_The problem_
In the data that follows, count every line holding the string "joints" and give the count alone.

_Supplied data_
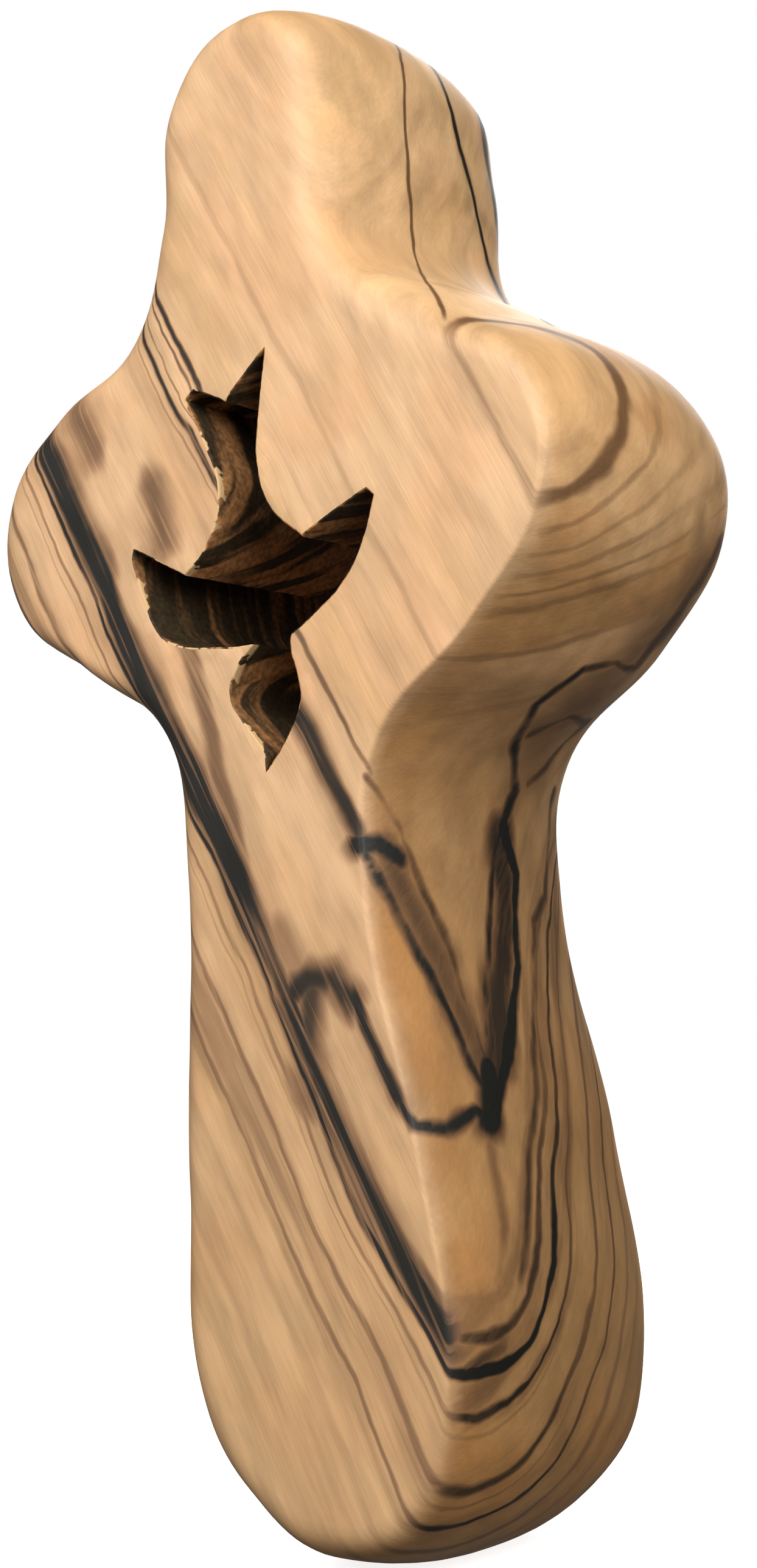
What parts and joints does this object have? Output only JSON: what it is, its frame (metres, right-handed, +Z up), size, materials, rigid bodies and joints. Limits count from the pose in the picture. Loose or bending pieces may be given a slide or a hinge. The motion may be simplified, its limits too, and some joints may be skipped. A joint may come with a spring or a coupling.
{
  "type": "holding cross",
  "caption": "One-piece wooden hand-held prayer cross with rounded arms, flat front and back, and a descending dove cut right through the crossing.",
  "frame": {"origin": "middle of the cross's bounding box", "axes": "+Z up the long arm to the crown, -Y out of the front face, +X to the right of a viewer who faces the front"},
  "size_m": [0.0603, 0.0248, 0.1201],
  "materials": {
    "olive_wood": "oiled satin, hand-sanded"
  },
  "bodies": {
    "root": {"cross_body": "olive_wood"}
  },
  "joints": []
}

_Task solution_
2